Business boomed in the fourth quarter.

Growth in commercial and industrial borrowing accelerated for the fourth consecutive period to a torrid 18% annual rate, rescuing bank loan volumes from an otherwise lackluster showing, according to preliminary data.

Total loan growth slowed 1.1 percentage points from the third quarter to a 3.5% annual pace, seasonally adjusted estimates published by the Federal Reserve indicate.

Commercial mortgages, which account for about one-fifth of loans, fell at a 1.5% annual rate to about $1.4 trillion, though that was slower than the roughly 5% to 9% rate of decline that had prevailed since the second quarter of 2009.
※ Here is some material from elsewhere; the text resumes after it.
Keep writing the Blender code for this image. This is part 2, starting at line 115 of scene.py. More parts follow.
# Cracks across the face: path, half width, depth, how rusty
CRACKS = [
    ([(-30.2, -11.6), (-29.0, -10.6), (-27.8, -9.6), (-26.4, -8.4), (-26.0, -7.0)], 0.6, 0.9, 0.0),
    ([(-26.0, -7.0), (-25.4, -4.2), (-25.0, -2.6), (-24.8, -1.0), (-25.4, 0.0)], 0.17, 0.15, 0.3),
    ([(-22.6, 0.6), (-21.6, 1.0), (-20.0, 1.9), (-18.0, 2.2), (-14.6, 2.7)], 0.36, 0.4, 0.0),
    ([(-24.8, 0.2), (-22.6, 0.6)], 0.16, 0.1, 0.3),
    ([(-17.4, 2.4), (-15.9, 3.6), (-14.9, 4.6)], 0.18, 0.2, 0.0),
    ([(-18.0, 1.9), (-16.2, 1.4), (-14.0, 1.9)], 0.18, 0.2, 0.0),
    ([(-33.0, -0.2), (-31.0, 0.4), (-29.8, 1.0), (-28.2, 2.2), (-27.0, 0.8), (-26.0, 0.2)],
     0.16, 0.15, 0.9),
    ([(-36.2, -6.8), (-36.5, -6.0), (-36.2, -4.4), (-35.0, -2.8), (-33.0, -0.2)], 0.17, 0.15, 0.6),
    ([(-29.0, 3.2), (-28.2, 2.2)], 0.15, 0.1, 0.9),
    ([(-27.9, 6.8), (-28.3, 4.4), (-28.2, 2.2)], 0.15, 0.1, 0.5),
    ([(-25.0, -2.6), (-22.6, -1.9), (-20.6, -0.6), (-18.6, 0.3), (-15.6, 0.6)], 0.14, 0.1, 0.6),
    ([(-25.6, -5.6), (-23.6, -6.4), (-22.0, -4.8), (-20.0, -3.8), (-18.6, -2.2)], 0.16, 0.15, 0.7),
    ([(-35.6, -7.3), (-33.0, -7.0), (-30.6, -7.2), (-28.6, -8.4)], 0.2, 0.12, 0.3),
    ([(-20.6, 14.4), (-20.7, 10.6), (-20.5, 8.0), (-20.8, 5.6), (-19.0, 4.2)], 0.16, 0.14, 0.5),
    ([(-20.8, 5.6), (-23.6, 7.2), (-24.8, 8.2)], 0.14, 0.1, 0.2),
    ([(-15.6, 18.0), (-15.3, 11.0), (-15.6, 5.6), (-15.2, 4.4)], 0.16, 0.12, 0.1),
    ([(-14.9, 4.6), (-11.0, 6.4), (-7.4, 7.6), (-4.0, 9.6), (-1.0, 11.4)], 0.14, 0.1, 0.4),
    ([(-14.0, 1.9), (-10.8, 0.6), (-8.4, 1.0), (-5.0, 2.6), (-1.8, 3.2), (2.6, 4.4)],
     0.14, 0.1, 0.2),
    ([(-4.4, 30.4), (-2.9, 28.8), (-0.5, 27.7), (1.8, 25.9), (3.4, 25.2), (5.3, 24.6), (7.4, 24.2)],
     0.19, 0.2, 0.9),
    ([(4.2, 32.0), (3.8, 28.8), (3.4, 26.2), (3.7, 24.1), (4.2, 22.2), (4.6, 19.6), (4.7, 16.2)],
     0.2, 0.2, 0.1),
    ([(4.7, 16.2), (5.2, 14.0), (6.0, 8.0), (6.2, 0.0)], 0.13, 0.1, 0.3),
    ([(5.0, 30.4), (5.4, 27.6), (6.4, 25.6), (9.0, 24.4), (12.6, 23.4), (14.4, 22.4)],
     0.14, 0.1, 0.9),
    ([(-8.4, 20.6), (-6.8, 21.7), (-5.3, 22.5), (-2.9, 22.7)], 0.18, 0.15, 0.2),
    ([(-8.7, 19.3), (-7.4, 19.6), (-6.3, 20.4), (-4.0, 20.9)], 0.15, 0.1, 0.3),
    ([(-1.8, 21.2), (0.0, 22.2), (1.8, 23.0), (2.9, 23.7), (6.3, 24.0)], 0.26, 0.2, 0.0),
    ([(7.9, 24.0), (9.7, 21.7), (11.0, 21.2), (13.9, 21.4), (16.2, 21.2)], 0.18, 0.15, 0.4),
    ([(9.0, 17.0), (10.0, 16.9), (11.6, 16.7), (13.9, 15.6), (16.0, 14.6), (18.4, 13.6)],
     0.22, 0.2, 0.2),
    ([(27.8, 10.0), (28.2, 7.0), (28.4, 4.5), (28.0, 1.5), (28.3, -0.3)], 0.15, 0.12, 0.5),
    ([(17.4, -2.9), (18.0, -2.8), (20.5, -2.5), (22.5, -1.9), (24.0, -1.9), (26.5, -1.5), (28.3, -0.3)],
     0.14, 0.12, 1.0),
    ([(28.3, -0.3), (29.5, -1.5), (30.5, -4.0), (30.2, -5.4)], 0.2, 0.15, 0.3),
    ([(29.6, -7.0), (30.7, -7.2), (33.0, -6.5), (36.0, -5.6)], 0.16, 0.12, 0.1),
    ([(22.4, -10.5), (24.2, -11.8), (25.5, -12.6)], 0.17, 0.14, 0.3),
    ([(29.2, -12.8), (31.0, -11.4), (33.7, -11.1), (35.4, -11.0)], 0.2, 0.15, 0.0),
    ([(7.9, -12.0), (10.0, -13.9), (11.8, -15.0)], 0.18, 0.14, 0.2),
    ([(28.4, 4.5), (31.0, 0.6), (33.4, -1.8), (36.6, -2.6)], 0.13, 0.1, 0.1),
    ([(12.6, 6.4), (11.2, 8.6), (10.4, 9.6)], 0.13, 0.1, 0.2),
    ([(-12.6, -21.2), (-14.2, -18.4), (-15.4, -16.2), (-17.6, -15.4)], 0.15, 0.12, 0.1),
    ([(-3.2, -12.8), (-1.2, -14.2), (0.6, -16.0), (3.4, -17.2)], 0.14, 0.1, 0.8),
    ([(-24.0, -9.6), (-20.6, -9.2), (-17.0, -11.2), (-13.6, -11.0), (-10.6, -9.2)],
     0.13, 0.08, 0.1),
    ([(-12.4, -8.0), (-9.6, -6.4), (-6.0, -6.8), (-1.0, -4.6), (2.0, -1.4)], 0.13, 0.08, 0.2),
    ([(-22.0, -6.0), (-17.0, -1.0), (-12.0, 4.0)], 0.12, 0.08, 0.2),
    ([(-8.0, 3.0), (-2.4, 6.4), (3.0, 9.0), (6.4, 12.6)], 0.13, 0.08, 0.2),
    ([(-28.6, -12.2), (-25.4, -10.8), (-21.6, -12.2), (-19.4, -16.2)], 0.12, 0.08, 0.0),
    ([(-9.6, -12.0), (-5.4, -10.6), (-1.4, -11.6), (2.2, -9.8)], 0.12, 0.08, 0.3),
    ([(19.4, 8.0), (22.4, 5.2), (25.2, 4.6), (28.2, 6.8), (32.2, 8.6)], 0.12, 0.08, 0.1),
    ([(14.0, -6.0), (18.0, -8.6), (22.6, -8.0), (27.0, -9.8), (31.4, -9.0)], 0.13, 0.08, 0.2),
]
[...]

Meanwhile, growth in single-family home loans slowed by 2.8 percentage points to about a 1% annual rate.

The estimates are based on information provided by a sample of domestically chartered commercial banks calibrated to quarterly regulatory reports.
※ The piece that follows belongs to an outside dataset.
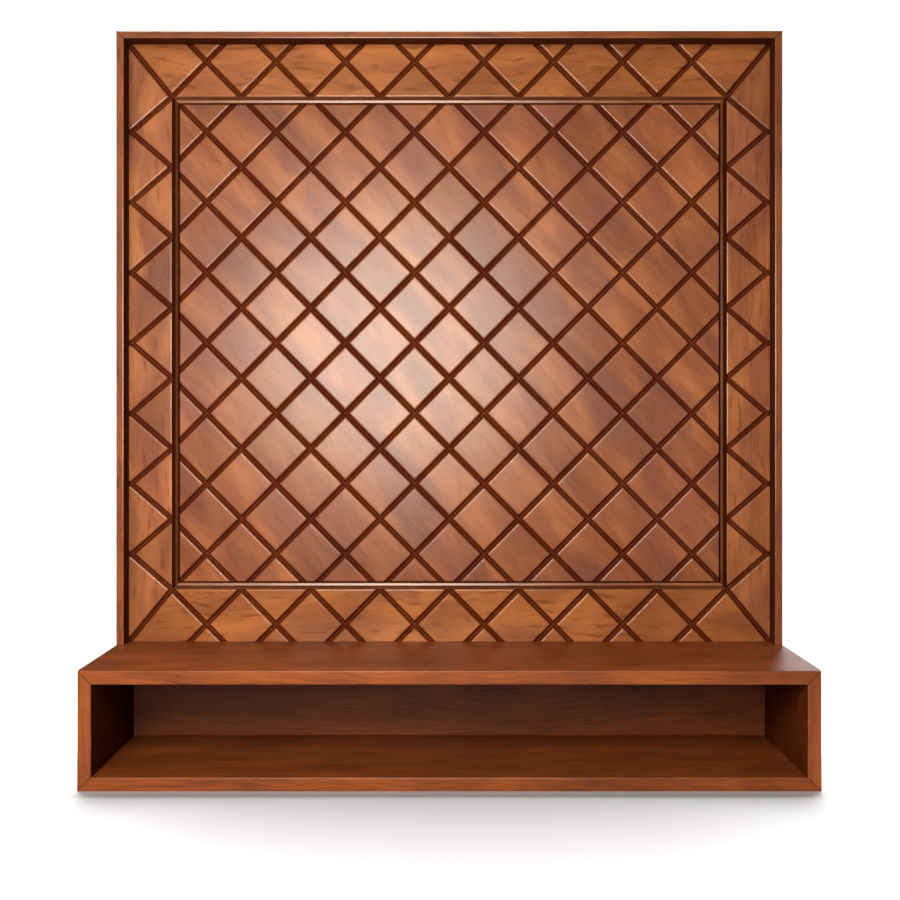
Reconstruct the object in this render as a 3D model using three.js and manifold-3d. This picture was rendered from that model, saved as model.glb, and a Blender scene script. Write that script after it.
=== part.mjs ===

Businesses have set the pace for the recovery in borrowing as real estate markets continue to languish. At about $1.1 trillion at yearend, however, total commercial and industrial loans were still about 15% below their late-2008 peak.

Consumer borrowing remains constrained by the weakened state of household finances. Nevertheless, credit card debt posted a surprise jump late last year, and total consumer loans increased at a 4.1% annual rate in the fourth quarter, the Fed estimates indicate.
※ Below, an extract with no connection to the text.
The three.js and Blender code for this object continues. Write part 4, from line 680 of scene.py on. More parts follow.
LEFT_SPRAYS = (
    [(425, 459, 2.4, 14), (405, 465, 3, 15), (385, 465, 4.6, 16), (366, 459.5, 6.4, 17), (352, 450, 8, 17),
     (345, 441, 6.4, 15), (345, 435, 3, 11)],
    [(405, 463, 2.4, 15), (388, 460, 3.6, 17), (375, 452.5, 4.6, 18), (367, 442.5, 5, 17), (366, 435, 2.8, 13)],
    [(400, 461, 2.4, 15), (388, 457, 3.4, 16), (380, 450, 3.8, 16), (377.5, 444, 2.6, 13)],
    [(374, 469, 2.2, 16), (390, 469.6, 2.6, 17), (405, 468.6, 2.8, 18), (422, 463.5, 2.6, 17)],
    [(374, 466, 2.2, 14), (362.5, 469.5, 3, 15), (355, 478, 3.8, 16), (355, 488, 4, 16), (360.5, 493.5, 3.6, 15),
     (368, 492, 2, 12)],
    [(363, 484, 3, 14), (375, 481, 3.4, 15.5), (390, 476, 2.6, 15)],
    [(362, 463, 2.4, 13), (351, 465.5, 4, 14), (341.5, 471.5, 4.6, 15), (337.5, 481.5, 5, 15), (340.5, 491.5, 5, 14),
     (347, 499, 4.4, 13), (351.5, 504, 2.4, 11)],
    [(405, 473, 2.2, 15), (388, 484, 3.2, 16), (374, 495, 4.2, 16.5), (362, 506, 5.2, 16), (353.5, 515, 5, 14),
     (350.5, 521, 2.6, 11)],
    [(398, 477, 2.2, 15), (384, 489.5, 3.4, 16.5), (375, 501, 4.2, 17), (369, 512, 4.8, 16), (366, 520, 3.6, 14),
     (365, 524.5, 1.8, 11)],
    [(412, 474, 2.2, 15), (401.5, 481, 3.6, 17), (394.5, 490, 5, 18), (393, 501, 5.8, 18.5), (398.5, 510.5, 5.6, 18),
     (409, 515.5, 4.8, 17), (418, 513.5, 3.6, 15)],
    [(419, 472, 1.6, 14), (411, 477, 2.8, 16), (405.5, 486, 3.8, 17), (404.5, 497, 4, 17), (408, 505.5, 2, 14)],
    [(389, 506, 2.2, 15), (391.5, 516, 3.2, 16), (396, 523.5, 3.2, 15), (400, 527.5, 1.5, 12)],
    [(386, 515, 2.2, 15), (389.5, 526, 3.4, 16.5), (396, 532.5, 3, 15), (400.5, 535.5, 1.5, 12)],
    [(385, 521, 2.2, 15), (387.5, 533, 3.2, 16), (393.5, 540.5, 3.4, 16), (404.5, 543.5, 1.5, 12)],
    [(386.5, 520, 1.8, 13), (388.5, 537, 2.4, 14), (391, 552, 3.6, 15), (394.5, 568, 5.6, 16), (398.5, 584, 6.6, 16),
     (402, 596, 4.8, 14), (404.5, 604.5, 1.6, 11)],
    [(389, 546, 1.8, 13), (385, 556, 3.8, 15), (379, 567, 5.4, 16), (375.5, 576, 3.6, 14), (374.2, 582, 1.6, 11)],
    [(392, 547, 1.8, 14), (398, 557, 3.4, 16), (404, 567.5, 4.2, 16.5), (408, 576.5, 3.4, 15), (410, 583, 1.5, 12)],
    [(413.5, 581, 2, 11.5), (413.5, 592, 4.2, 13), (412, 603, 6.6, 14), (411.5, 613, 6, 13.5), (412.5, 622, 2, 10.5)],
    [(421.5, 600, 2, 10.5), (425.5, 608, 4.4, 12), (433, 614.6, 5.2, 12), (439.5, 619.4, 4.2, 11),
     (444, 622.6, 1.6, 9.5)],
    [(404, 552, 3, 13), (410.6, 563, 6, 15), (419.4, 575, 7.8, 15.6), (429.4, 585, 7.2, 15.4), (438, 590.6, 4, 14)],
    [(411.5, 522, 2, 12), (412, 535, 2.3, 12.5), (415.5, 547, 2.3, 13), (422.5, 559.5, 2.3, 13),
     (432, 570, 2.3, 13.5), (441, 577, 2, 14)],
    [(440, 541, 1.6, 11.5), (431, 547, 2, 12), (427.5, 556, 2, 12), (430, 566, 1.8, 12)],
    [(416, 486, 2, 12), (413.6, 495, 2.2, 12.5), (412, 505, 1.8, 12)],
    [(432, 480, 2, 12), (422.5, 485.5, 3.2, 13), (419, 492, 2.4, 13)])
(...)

Most of the new business loan volume has gone to the nation’s 25 largest banks, which posted a 22% annual rate of increase in the fourth quarter, or more than twice the pace for the rest of the industry.

For the first time since total loans started growing again (excluding a spike in the first quarter of 2010 caused by the consolidation of about $350 billion of receivables under new accounting rules), however, smaller banks outperformed overall. Total loans at small banks grew at an annual rate of 4% in the fourth quarter, compared with 3.2% for the big banks. Small banks ratcheted up their holdings of single-family home loans, excluding home equity lines, at a 12% annual rate, while big banks slightly reduced their exposure to such assets.

Total assets at large and small banks fell as both groups reduced cash holdings.

Pressure to find places to put money to work eased as deposit growth at big banks fell to an annual rate of 6.5% in the fourth quarter from 19% to 27% in the second and third quarters. Small banks’ deposits actually fell at about a 1% rate in the fourth quarter after growth in the 9% to 12% range in the preceding two periods.

Banks large and small continued in the fourth quarter to rotate out of time deposits with balances of more than $100,000, which are considered relatively flighty, At year’s end, deposits excluding such accounts made up about 75% of liabilities at both groups.